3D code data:
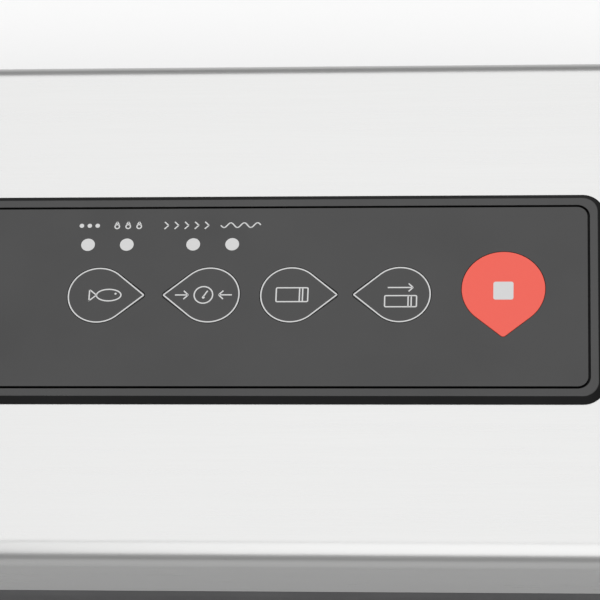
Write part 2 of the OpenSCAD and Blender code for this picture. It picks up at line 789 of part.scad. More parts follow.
module lid_frame() {
    color([0.15, 0.15, 0.16]) difference() {
        union() {
            block([-frame_x, -lid_y, lid_z], [frame_x, lid_y, lid_floor_z]);
            for (s = [-1, 1]) {
                block([-frame_x, min(s * lid_y, s * (frame_out - frame_wall)), lid_z],
                    [frame_x, max(s * lid_y, s * (frame_out - frame_wall)), skirt_z]);
                block([-frame_x, min(s * frame_out, s * (frame_out - frame_wall)), lid_z],
                    [frame_x, max(s * frame_out, s * (frame_out - frame_wall)), frame_top]);
                // ribs that carry the steel
                block([-frame_x, s * rib_y - 1, lid_z + 1],
                    [frame_x, s * rib_y + 1, top_z - sheet_t - 0.2]);
            }
            both_sides() {
                block([frame_x - frame_wall, -frame_out, lid_z], [frame_x, frame_out, frame_top]);
                rod_x(hinge_x - knuckle_w / 2, hinge_x + knuckle_w / 2, hinge_y, hinge_z, knuckle_r);
            }
        }
        both_sides() {
            for (s = [-1, 1]) {
                x = hinge_x + s * (ear_in + ear_out) / 2;
                rod_x(x - ear_t / 2 - run_gap, x + ear_t / 2 + run_gap, hinge_y, hinge_z,
                    knuckle_r + 0.5);
            }
            rod_x(hinge_x - ear_out - over, hinge_x + ear_out + over, hinge_y, hinge_z,
                pin_r + pin_play);
            for (s = [-1, 1])
                block([frame_x - frame_wall - over, s * clip_y - clip_w / 2, clip_z],
                    [frame_x + over, s * clip_y + clip_w / 2, clip_z + clip_h]);
            block([hook_x - slip, latch_y - hook_w / 2 - slip, lid_z - over],
                [hook_x + hook_t + slip, latch_y + hook_w / 2 + slip, lid_floor_z + over]);
            block([hook_x - hook_head - slip, latch_y - hook_w / 2 - hook_head - slip, lid_floor_z],
                [hook_x + hook_t + hook_head + slip, latch_y + hook_w / 2 + hook_head + slip,
                    top_z]);
        }
        translate([0, channel_y, lid_z - over]) linear_extrude(lid_groove_z - lid_z + over)
            rounded_ring(gasket_l + 2 * slip, gasket_d + 2 * slip, gasket_r + slip,
                gasket_w + 2 * slip);
        block([-heater_l / 2 - slip, heater_y - heater_w / 2 - slip, lid_z - over],
            [heater_l / 2 + slip, heater_y + heater_w / 2 + slip, lid_groove_z]);
        for (x = boss_x) translate([x, boss_y, lid_z - over]) {
            cylinder(h = 1.8 + over, r = 3.2);
            cylinder(h = lid_floor_t + 2 * over, r = 1.5);
        }
    }
}

// Tongue with a barb that points inwards and a head that rests on the lid frame's floor, drawn
// on the right-hand side
module lid_hook() {
    color([0.75, 0.73, 0.66]) {
        along_y(latch_y - hook_w / 2, latch_y + hook_w / 2)
            polygon([[hook_x, lid_floor_z], [hook_x, hook_z + barb_h],
                [hook_x - barb_w, hook_z + barb_h], [hook_x, hook_z],
                [hook_x + hook_t, hook_z], [hook_x + hook_t, lid_floor_z]]);
        block([hook_x - hook_head, latch_y - hook_w / 2 - hook_head, lid_floor_z],
            [hook_x + hook_t + hook_head, latch_y + hook_w / 2 + hook_head, lid_floor_z + hook_t]);
    }
}

module lid_cover() {
    color([0.78, 0.78, 0.78]) difference() {
        along_x(-frame_x, frame_x) difference() {
            lid_side_above(0, skirt_z);
            lid_side(sheet_t);
        }
        slab(panel_w - 2 * opening_in, panel_d - 2 * opening_in, 4, frame_top, top_z + over);
    }
}

// Drawn on the right-hand side
module end_cap() {
    color([0.14, 0.14, 0.15]) {
        difference() {
            intersection() {
                along_x(frame_x, lid_x) lid_side_above(0, lid_z);
                slab(lid_w, lid_d, lid_corner_r, 0, top_z + over);
            }
            intersection() {
                along_x(frame_x - over, lid_x - frame_wall)
                    lid_side_above(frame_wall, lid_z + frame_wall);
                slab(lid_w - 2 * frame_wall, lid_d - 2 * frame_wall, lid_corner_r - frame_wall,
                    0, top_z);
            }
        }
        for (s = [-1, 1])
            block([frame_x - 7, s * clip_y - clip_w / 2 + slip, clip_z + slip],
                [lid_x - frame_wall + 0.5, s * clip_y + clip_w / 2 - slip, clip_z + clip_h - slip]);
    }
}

module upper_gasket() {
    color([0.3, 0.3, 0.3]) translate([0, channel_y, seal_z + seal_gap])
        linear_extrude(lid_groove_z - seal_z - seal_gap)
            rounded_ring(gasket_l, gasket_d, gasket_r, gasket_w);
}

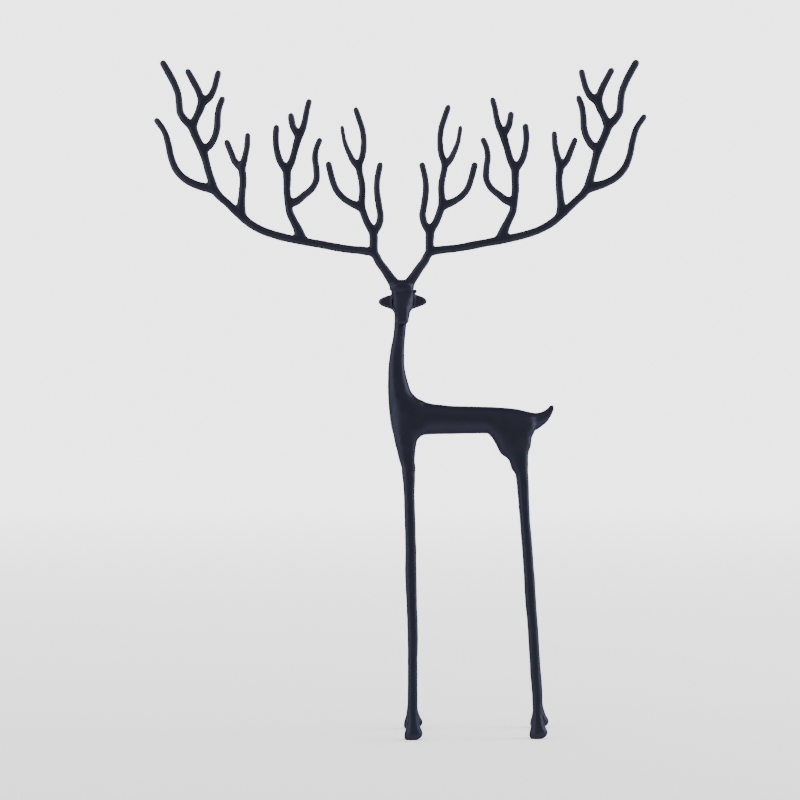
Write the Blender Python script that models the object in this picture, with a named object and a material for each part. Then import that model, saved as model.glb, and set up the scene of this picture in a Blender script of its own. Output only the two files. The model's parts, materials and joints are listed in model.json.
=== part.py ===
"""A standing deer cast in aluminium, with its head turned and wide, many-tined antlers.

The deer stands along X, with its chest to -X and its tail to +X, and it looks towards -Y.
Z is up, and the origin is on the floor under the middle of the whole casting. It is one solid:
each limb is a loft or a tube that starts inside its neighbour, and one union joins them all.
"""

import math

import bmesh
import bpy
import numpy as np
from mathutils import Matrix

# Driving sizes, in metres
WITHERS_HEIGHT = 0.2991   # floor to the top of the back
NECK_RISE = 0.105         # top of the back to the base of the crown
STANCE_WIDTH = 0.085      # between the middles of the left and the right soles
HIP_WIDTH = 0.014         # between the leg axes where they enter the trunk
REAR_STAGGER = 0.0053     # how far the off-side rear hoof stands behind the near one
REAR_SHIFT = 0.008        # how far the rear pair of hooves stands to the off side
SPLAY_POWER = 1.5         # how late in its length the off-side rear leg bends towards its hoof
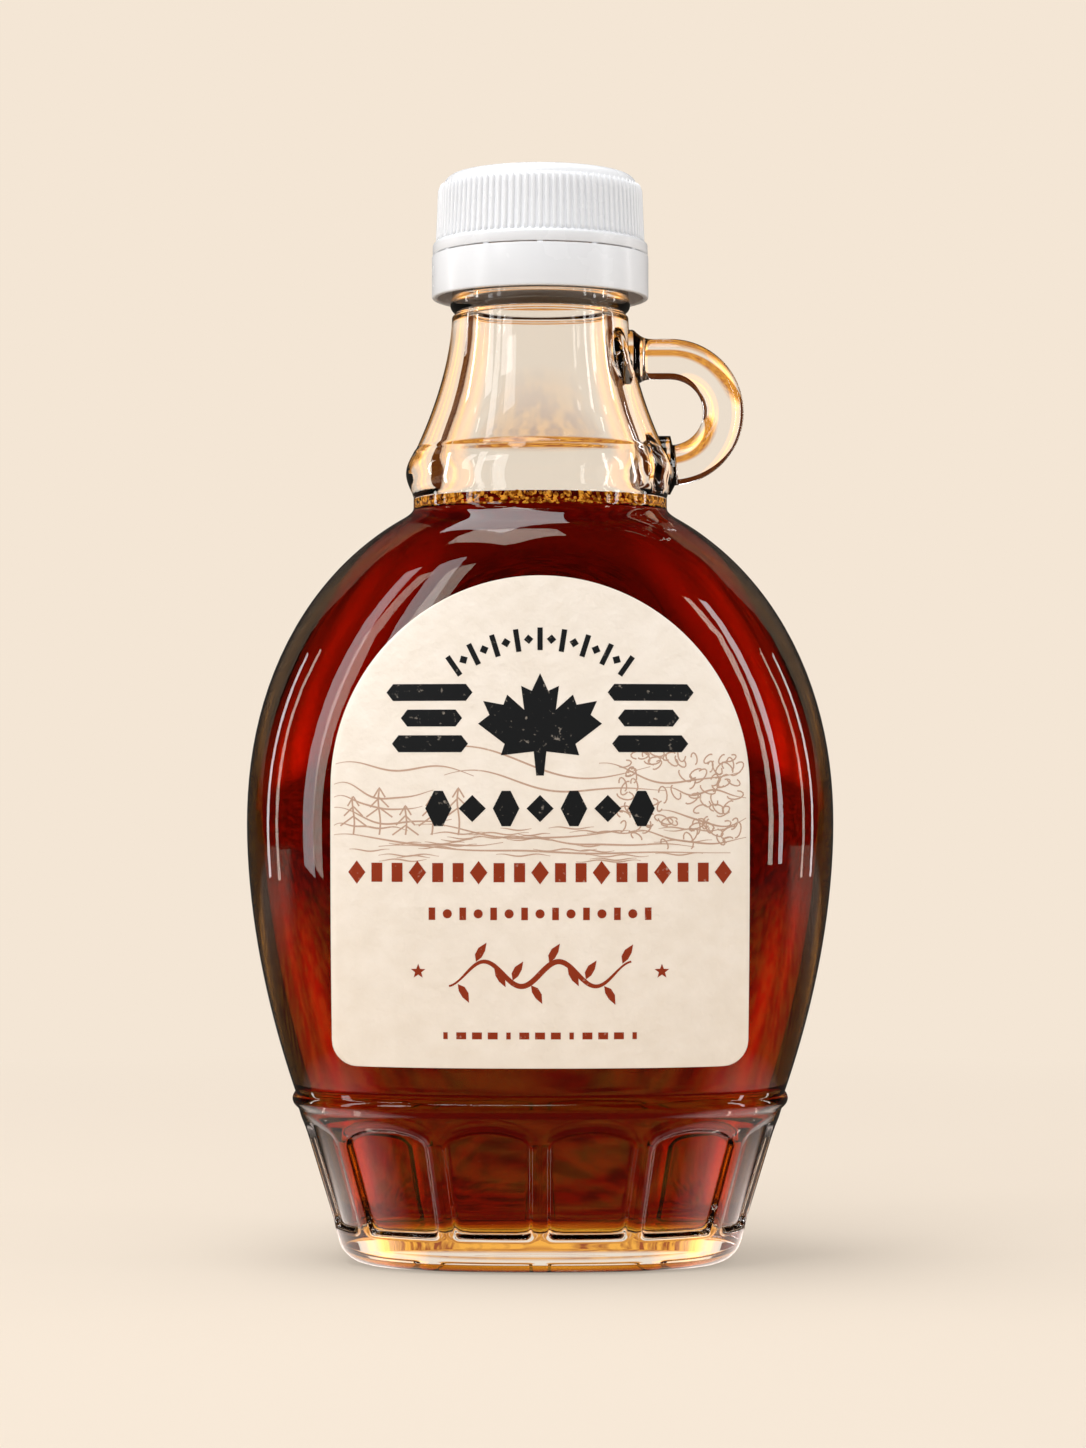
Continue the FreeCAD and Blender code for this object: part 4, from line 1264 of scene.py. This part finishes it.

- [Direction]: Repeat the preceding lines exactly, please, every one of them.

- [Response to the exercise]:
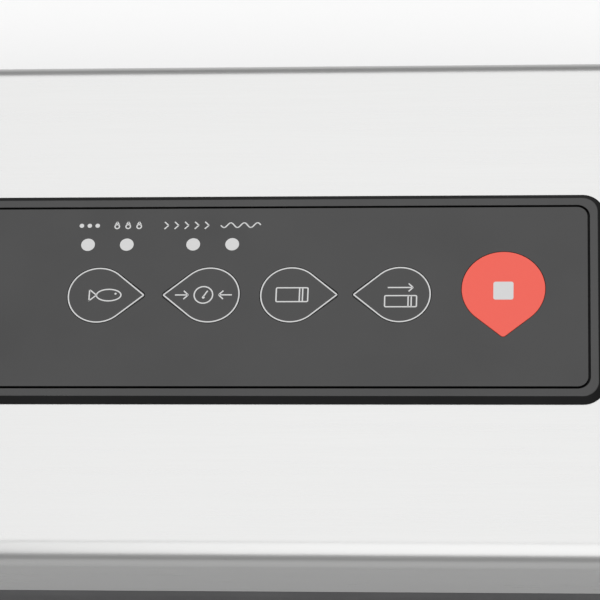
Write part 2 of the OpenSCAD and Blender code for this picture. It picks up at line 789 of part.scad. More parts follow.
module lid_frame() {
    color([0.15, 0.15, 0.16]) difference() {
        union() {
            block([-frame_x, -lid_y, lid_z], [frame_x, lid_y, lid_floor_z]);
            for (s = [-1, 1]) {
                block([-frame_x, min(s * lid_y, s * (frame_out - frame_wall)), lid_z],
                    [frame_x, max(s * lid_y, s * (frame_out - frame_wall)), skirt_z]);
                block([-frame_x, min(s * frame_out, s * (frame_out - frame_wall)), lid_z],
                    [frame_x, max(s * frame_out, s * (frame_out - frame_wall)), frame_top]);
                // ribs that carry the steel
                block([-frame_x, s * rib_y - 1, lid_z + 1],
                    [frame_x, s * rib_y + 1, top_z - sheet_t - 0.2]);
            }
            both_sides() {
                block([frame_x - frame_wall, -frame_out, lid_z], [frame_x, frame_out, frame_top]);
                rod_x(hinge_x - knuckle_w / 2, hinge_x + knuckle_w / 2, hinge_y, hinge_z, knuckle_r);
            }
        }
        both_sides() {
            for (s = [-1, 1]) {
                x = hinge_x + s * (ear_in + ear_out) / 2;
                rod_x(x - ear_t / 2 - run_gap, x + ear_t / 2 + run_gap, hinge_y, hinge_z,
                    knuckle_r + 0.5);
            }
            rod_x(hinge_x - ear_out - over, hinge_x + ear_out + over, hinge_y, hinge_z,
                pin_r + pin_play);
            for (s = [-1, 1])
                block([frame_x - frame_wall - over, s * clip_y - clip_w / 2, clip_z],
                    [frame_x + over, s * clip_y + clip_w / 2, clip_z + clip_h]);
            block([hook_x - slip, latch_y - hook_w / 2 - slip, lid_z - over],
                [hook_x + hook_t + slip, latch_y + hook_w / 2 + slip, lid_floor_z + over]);
            block([hook_x - hook_head - slip, latch_y - hook_w / 2 - hook_head - slip, lid_floor_z],
                [hook_x + hook_t + hook_head + slip, latch_y + hook_w / 2 + hook_head + slip,
                    top_z]);
        }
        translate([0, channel_y, lid_z - over]) linear_extrude(lid_groove_z - lid_z + over)
            rounded_ring(gasket_l + 2 * slip, gasket_d + 2 * slip, gasket_r + slip,
                gasket_w + 2 * slip);
        block([-heater_l / 2 - slip, heater_y - heater_w / 2 - slip, lid_z - over],
            [heater_l / 2 + slip, heater_y + heater_w / 2 + slip, lid_groove_z]);
        for (x = boss_x) translate([x, boss_y, lid_z - over]) {
            cylinder(h = 1.8 + over, r = 3.2);
            cylinder(h = lid_floor_t + 2 * over, r = 1.5);
        }
    }
}

// Tongue with a barb that points inwards and a head that rests on the lid frame's floor, drawn
// on the right-hand side
module lid_hook() {
    color([0.75, 0.73, 0.66]) {
        along_y(latch_y - hook_w / 2, latch_y + hook_w / 2)
            polygon([[hook_x, lid_floor_z], [hook_x, hook_z + barb_h],
                [hook_x - barb_w, hook_z + barb_h], [hook_x, hook_z],
                [hook_x + hook_t, hook_z], [hook_x + hook_t, lid_floor_z]]);
        block([hook_x - hook_head, latch_y - hook_w / 2 - hook_head, lid_floor_z],
            [hook_x + hook_t + hook_head, latch_y + hook_w / 2 + hook_head, lid_floor_z + hook_t]);
    }
}

module lid_cover() {
    color([0.78, 0.78, 0.78]) difference() {
        along_x(-frame_x, frame_x) difference() {
            lid_side_above(0, skirt_z);
            lid_side(sheet_t);
        }
        slab(panel_w - 2 * opening_in, panel_d - 2 * opening_in, 4, frame_top, top_z + over);
    }
}

// Drawn on the right-hand side
module end_cap() {
    color([0.14, 0.14, 0.15]) {
        difference() {
            intersection() {
                along_x(frame_x, lid_x) lid_side_above(0, lid_z);
                slab(lid_w, lid_d, lid_corner_r, 0, top_z + over);
            }
            intersection() {
                along_x(frame_x - over, lid_x - frame_wall)
                    lid_side_above(frame_wall, lid_z + frame_wall);
                slab(lid_w - 2 * frame_wall, lid_d - 2 * frame_wall, lid_corner_r - frame_wall,
                    0, top_z);
            }
        }
        for (s = [-1, 1])
            block([frame_x - 7, s * clip_y - clip_w / 2 + slip, clip_z + slip],
                [lid_x - frame_wall + 0.5, s * clip_y + clip_w / 2 - slip, clip_z + clip_h - slip]);
    }
}

module upper_gasket() {
    color([0.3, 0.3, 0.3]) translate([0, channel_y, seal_z + seal_gap])
        linear_extrude(lid_groove_z - seal_z - seal_gap)
            rounded_ring(gasket_l, gasket_d, gasket_r, gasket_w);
}

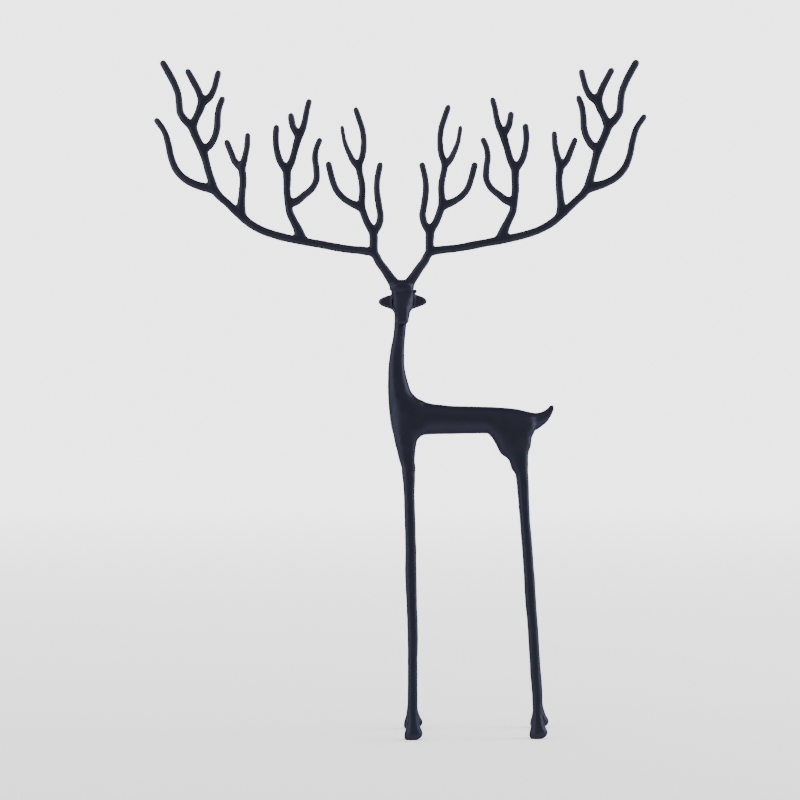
Write the Blender Python script that models the object in this picture, with a named object and a material for each part. Then import that model, saved as model.glb, and set up the scene of this picture in a Blender script of its own. Output only the two files. The model's parts, materials and joints are listed in model.json.
=== part.py ===
"""A standing deer cast in aluminium, with its head turned and wide, many-tined antlers.

The deer stands along X, with its chest to -X and its tail to +X, and it looks towards -Y.
Z is up, and the origin is on the floor under the middle of the whole casting. It is one solid:
each limb is a loft or a tube that starts inside its neighbour, and one union joins them all.
"""

import math

import bmesh
import bpy
import numpy as np
from mathutils import Matrix

# Driving sizes, in metres
WITHERS_HEIGHT = 0.2991   # floor to the top of the back
NECK_RISE = 0.105         # top of the back to the base of the crown
STANCE_WIDTH = 0.085      # between the middles of the left and the right soles
HIP_WIDTH = 0.014         # between the leg axes where they enter the trunk
REAR_STAGGER = 0.0053     # how far the off-side rear hoof stands behind the near one
REAR_SHIFT = 0.008        # how far the rear pair of hooves stands to the off side
SPLAY_POWER = 1.5         # how late in its length the off-side rear leg bends towards its hoof
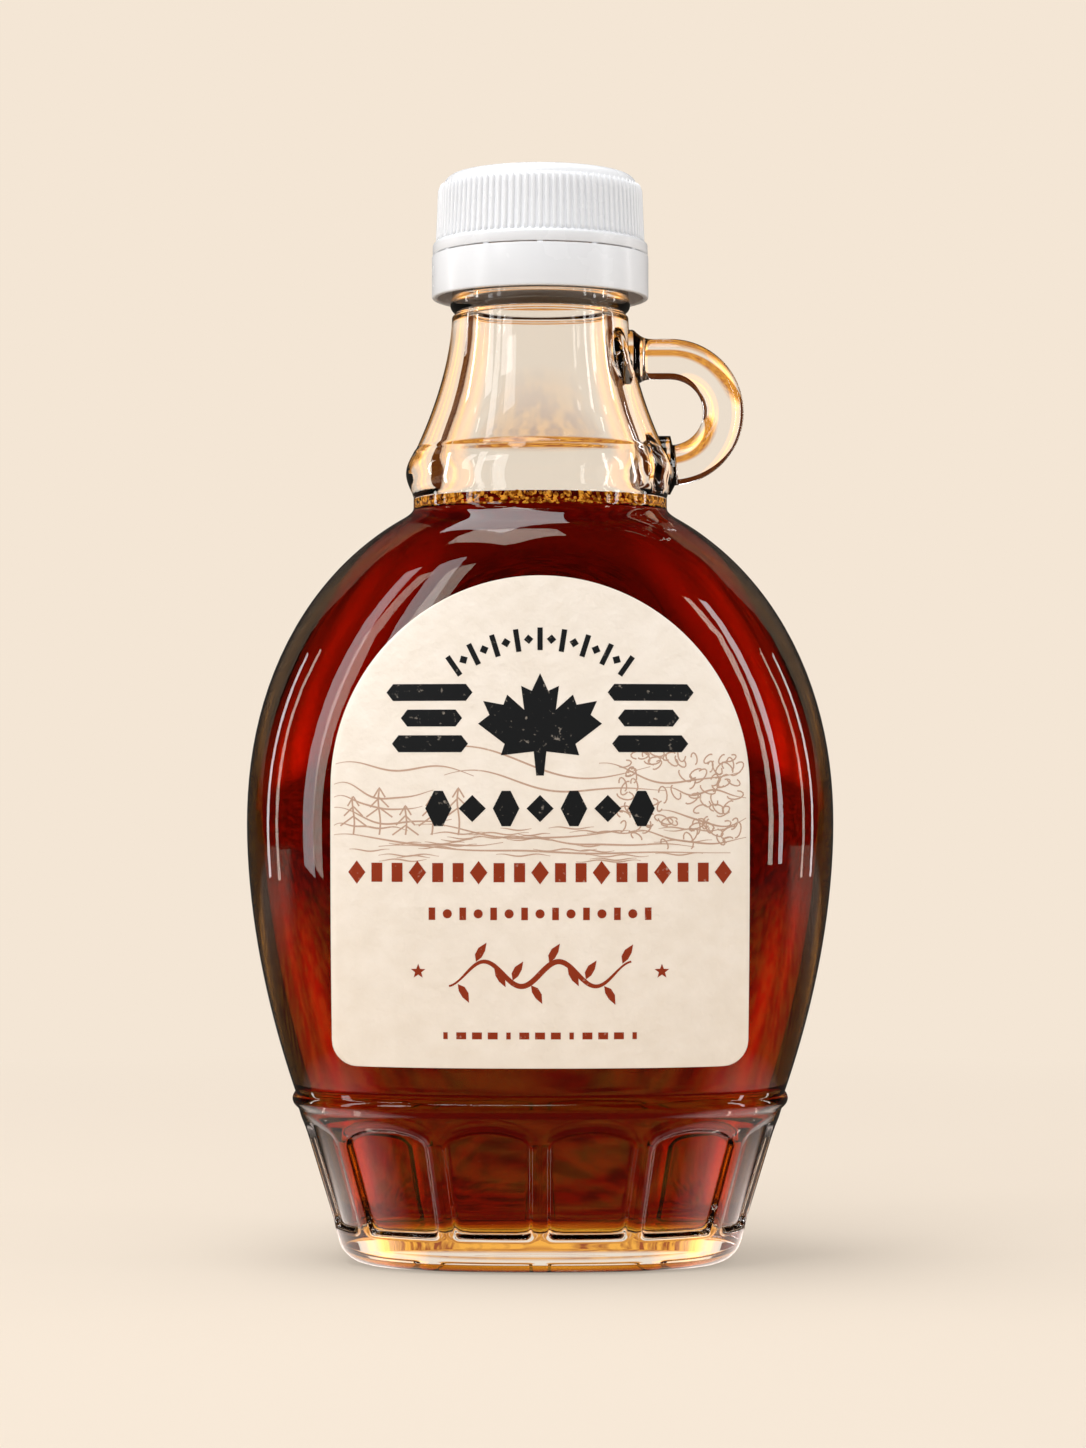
Continue the FreeCAD and Blender code for this object: part 4, from line 1264 of scene.py. This part finishes it.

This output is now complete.